(Work required)
Beneath this instruction is a block of data; output from it exactly the lines that run from the one containing "Write the three.js" through the one containing "const ROD_CHAMFER = 0.25;", inclusive.

** Start Data records **

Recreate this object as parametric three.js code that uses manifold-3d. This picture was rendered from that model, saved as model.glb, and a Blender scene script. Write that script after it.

** End Data records **
** Start Data records **

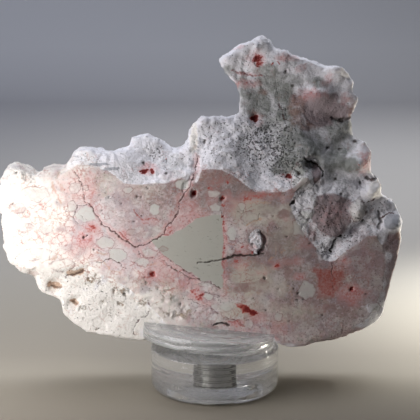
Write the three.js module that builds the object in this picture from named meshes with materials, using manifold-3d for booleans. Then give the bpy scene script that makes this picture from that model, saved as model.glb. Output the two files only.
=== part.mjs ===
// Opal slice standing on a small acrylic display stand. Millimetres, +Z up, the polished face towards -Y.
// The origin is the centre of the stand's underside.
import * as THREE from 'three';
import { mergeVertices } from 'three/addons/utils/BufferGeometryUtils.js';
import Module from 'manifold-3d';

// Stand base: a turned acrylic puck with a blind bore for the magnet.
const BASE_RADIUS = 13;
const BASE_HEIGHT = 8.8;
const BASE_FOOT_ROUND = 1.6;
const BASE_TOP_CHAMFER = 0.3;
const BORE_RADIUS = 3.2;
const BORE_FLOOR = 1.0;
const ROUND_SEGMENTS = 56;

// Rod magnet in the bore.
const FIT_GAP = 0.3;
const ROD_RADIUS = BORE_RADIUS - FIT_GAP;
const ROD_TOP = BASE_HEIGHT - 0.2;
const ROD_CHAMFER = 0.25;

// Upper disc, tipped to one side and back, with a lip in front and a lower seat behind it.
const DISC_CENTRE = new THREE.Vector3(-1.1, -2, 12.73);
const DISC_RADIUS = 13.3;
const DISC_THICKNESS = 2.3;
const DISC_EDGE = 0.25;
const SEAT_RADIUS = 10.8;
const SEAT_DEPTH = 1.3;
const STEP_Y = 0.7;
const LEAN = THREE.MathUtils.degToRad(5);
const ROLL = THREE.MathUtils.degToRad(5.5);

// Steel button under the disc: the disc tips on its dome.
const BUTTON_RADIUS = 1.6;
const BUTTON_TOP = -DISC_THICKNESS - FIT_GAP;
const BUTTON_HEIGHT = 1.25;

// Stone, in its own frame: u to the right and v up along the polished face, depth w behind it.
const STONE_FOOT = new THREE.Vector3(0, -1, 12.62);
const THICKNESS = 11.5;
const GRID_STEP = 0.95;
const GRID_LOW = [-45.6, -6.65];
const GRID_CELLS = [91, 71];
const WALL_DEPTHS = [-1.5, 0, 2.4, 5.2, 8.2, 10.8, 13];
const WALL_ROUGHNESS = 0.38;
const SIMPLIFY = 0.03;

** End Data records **
** Start Data records **

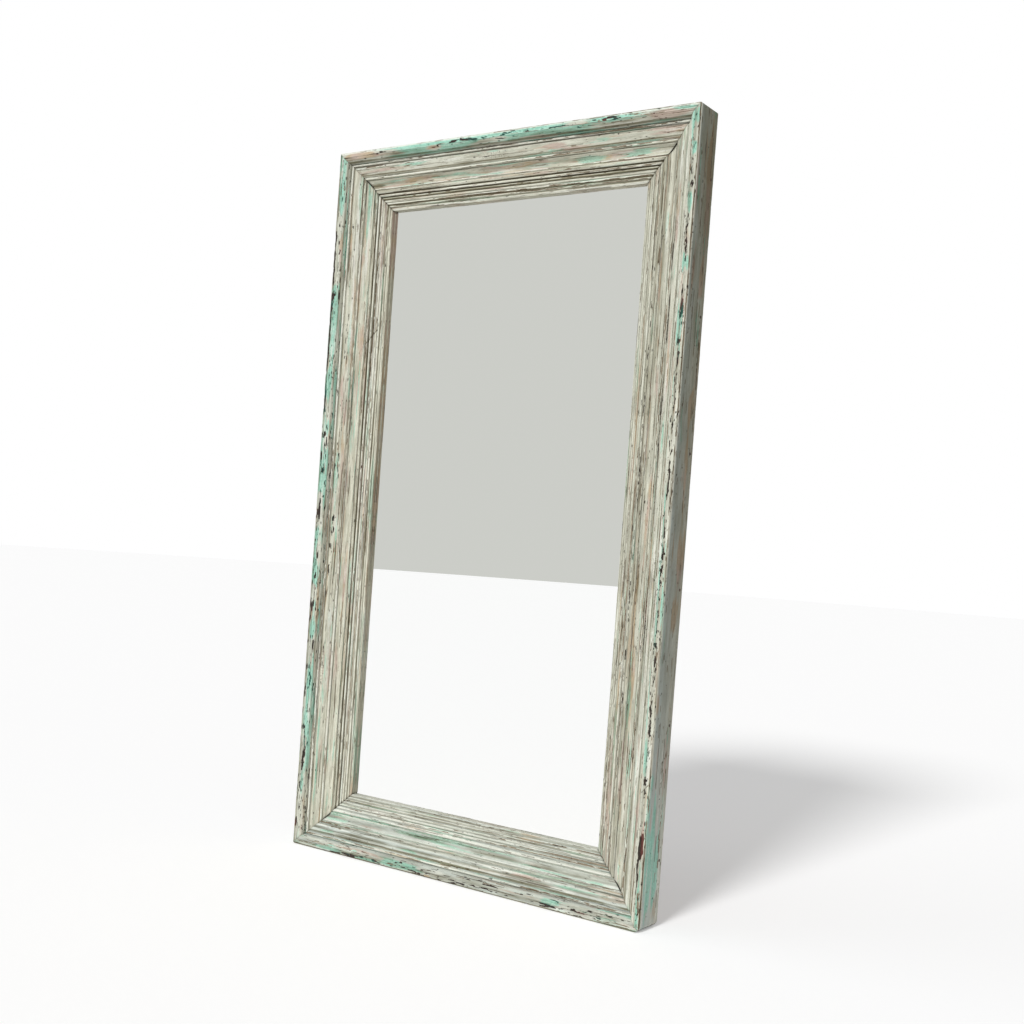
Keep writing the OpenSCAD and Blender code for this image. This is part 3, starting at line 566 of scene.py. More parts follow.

** End Data records **

(Right answer)
Write the three.js module that builds the object in this picture from named meshes with materials, using manifold-3d for booleans. Then give the bpy scene script that makes this picture from that model, saved as model.glb. Output the two files only.
=== part.mjs ===
// Opal slice standing on a small acrylic display stand. Millimetres, +Z up, the polished face towards -Y.
// The origin is the centre of the stand's underside.
import * as THREE from 'three';
import { mergeVertices } from 'three/addons/utils/BufferGeometryUtils.js';
import Module from 'manifold-3d';

// Stand base: a turned acrylic puck with a blind bore for the magnet.
const BASE_RADIUS = 13;
const BASE_HEIGHT = 8.8;
const BASE_FOOT_ROUND = 1.6;
const BASE_TOP_CHAMFER = 0.3;
const BORE_RADIUS = 3.2;
const BORE_FLOOR = 1.0;
const ROUND_SEGMENTS = 56;

// Rod magnet in the bore.
const FIT_GAP = 0.3;
const ROD_RADIUS = BORE_RADIUS - FIT_GAP;
const ROD_TOP = BASE_HEIGHT - 0.2;
const ROD_CHAMFER = 0.25;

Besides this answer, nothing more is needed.